I’d sure appreciate a bus that would pick me up at the county road and drop me off in Redway or Myers Flat. I wouldn’t even complain about all the fucking rugrats on board. Wouldn’t that be progressive, environmental and cool? A rural bus system that anyone could ride would go a long way to making SoHum into the kind of hip, forward thinking and conscious community that we are so fond of pretending to be.

Wouldn’t it be great if you could catch a bus in Whitethorn, or Alder Point, or Ettersburg, or Blocksburg, that would drop you in Redway? Think of what it would mean for our carbon footprint, as a community.
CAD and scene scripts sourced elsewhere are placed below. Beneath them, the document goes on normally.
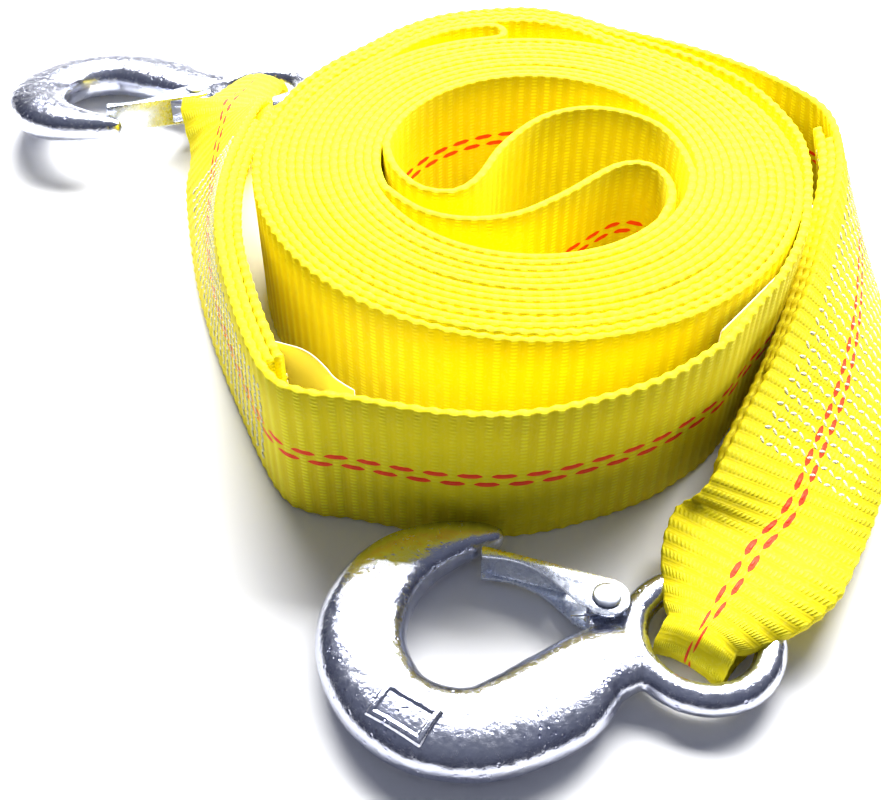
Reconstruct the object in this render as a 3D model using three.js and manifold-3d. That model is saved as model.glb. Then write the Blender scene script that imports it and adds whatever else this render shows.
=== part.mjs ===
// A two inch webbing tow strap with an eye slip hook at each end, lying as it was laid down:
// the doubled strap is wound on edge round an S shaped middle, and both hooks lie flat.
// Millimetres, X to the right, Y away from the front hook, Z up from the floor.
import * as THREE from "three";
import { mergeVertices } from "three/addons/utils/BufferGeometryUtils.js";
import Module from "manifold-3d";

const wasm = await Module();
wasm.setup();

// webbing
const WEB_WIDTH = 50.8;
const WEB_THICK = 2.35;
const PLY_GAP = 0.4; // between sewn plies
const LAYER_GAP = 0.45; // between the turns of the coil
const PLY_PITCH = WEB_THICK + PLY_GAP;
const LAYER_PITCH = WEB_THICK + LAYER_GAP;
const HALF_WEB = WEB_WIDTH / 2;

// coil
const COIL_X = 26.9;
const COIL_Y = 326.5;
const BORE_RADIUS = 47.9;
const BORE_BULGE = 5.3; // the bore is wider towards the back right
const BULGE_ANGLE = 45;
const STRANDS = 4; // two doubled lengths wind in side by side
const STEP_ANGLE = 10;
const PAIR_P_START = 165; // where the pair that leads to the hooks leaves the bore wall
const PAIR_Q_START = -15;
const BIGHT_TURN = 970; // angle wound by the folded pair, to its fold
const BIGHT_RADIUS = 4.9;
const BIGHT_LIFT = 2 * BIGHT_RADIUS - LAYER_PITCH;
const LIFT_FROM = 935;
const LIFT_TO = 962;
const SETTLE_FROM = 1158; // the hook pair drops off the end of the fold
const SETTLE_TO = 1187;
const PAIR_P_TURN = 1535; // angle wound by the hook pair before it leaves the coil

// hooks
const HOOK_HALF = 7.5; // half of the bowl's thickness
const RING_RADIUS = 18;
const RING_BAR = 4.3;
const EYE_FRONT = [68.5, 173.0, HOOK_HALF];
const EYE_REAR = [-74.6, 432.5, 13.2]; // the stiff loop holds the rear hook's throat side up
const REAR_YAW = 3;
const REAR_TILT = -11;

// latch
const PIVOT = [-RING_RADIUS - 6.4, 9.8];
const LATCH_TIP = [PIVOT[0] - 32.6, PIVOT[1] + 16.5];
const CHEEK_RADIUS = 6.1;
const LATCH_HALF = 5.6;
const SHEET = 1.2;
const RIVET_RADIUS = 2.4;
const RIVET_HEAD = 3.9;
const HEAD_RISE = 1.2;
const HOLE_FIT = 0.35;
const LUG_HALF = 2.2;

const rad = THREE.MathUtils.degToRad;
const fade = (x, from, to) => {
  const t = Math.min(1, Math.max(0, (x - from) / (to - from)));
  return (1 - Math.cos(Math.PI * t)) / 2;
};

// How many layer pitches a strand lies outside the bore wall after winding through an angle.
function hookPairLayer(turned) {
  const full = turned / (360 / STRANDS);
  if (turned <= LIFT_FROM + 180) return full;
  if (turned <= LIFT_FROM + 540) {
    const over = 1 - fade(turned, SETTLE_FROM, SETTLE_TO);
    const lift = (BIGHT_LIFT / LAYER_PITCH) * fade(turned, LIFT_FROM + 180, LIFT_TO + 180);
    return hookPairLayer(turned - 360) + 2 + (2 + lift) * over;
  }
  return hookPairLayer(turned - 360) + 2;
}

const foldPairLayer = (turned, outer) =>
  turned / (360 / STRANDS) + (outer ? (BIGHT_LIFT / LAYER_PITCH) * fade(turned, LIFT_FROM, LIFT_TO) : 0);

function wallPoint(angle, layer) {
  const a = rad(angle);
  const r = BORE_RADIUS + BORE_BULGE * Math.cos(rad(angle - BULGE_ANGLE)) + LAYER_PITCH * layer;
  return [COIL_X + r * Math.cos(a), COIL_Y + r * Math.sin(a), HALF_WEB];
}

// One strand on the coil from its start angle outwards; slot 0 is the inner one of its pair.
function strand(start, from, to, slot, layerOf) {
  const points = [];
  const first = Math.ceil(from / STEP_ANGLE) * STEP_ANGLE;
  const turns = [from];
  for (let t = first > from + 3 ? first : first + STEP_ANGLE; t < to - 3; t += STEP_ANGLE) turns.push(t);
  turns.push(to);
  for (const t of turns) points.push(wallPoint(start - t, layerOf(t, slot === 1) + slot + 0.5));
  return points;
}

function smooth(points, count) {
  const curve = new THREE.CatmullRomCurve3(points.map((p) => new THREE.Vector3(...p)), false, "centripetal");
  return curve.getSpacedPoints(count).map((p) => [p.x, p.y, p.z]);
}

const upright = (points) =>
  points.map((p) => ({ c: new THREE.Vector3(p[0], p[1], p[2] ?? HALF_WEB), h: new THREE.Vector3(0, 0, HALF_WEB) }));

// The two strands that cross the bore, from the left wall to the right wall.
const upperCross = [[-16.6, 329.8], [-12.8, 321], [-5.6, 313.2], [4.0, 311.6], [11.5, 318.2], [20.1, 336.4],
  [27.3, 347.1], [35.2, 355.2], [44.5, 359.6], [54.3, 360.6], [65.1, 357.2], [74.6, 349.6], [80.0, 336.8]];
const lowerCross = [[-12.1, 307.3], [-5.5, 301.6], [3.6, 298], [14.7, 297.6], [25.1, 300.5], [35.5, 307.3],
  [42.9, 313.2], [50.6, 320.3], [58.3, 326.2], [65.4, 327.6], [70.9, 324.4], [73.6, 317], [73.2, 308]];

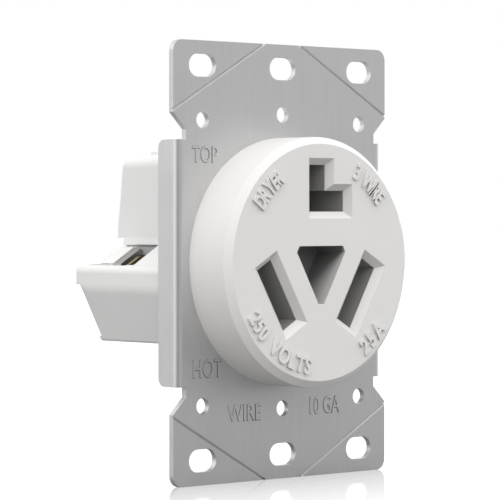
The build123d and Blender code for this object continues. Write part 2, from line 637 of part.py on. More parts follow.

Think of how much better life in SoHum would be.

Think of how much easier a rural bus system would make life for a lot of the older people who live in the hills but no longer see well enough to drive safely, or for you, when your truck breaks down, or your kids want to visit friends across the watershed, or when gas prices go through the roof, or when you can no longer afford to cruise all over the countryside in your F350.

It would certainly increase the ridership on the current county bus system. People who took the bus in from the hills would use the local bus to go between Redway and G,ville, and could take the inter-city bus all the way up to Eureka. The rural bus system would really make public transportation viable in SoHum. If I have to drive my truck into Redway, there’s no way I’m taking the bus to Garberville. And, if it means I have to leave my truck, unattended, in Redway all day, I’m sure not taking the bus to Eureka. But, if I could catch a bus into Redway, I’d use them a lot.

So, lets prove that public schools haven’t completely lobotomized us as a community, and do something truly progressive and intelligent for a change. Lets turn this crisis into an opportunity to do something that actually serves the community’s needs and makes a real step forward towards reigning in our carbon footprint and moving towards a sustainable future.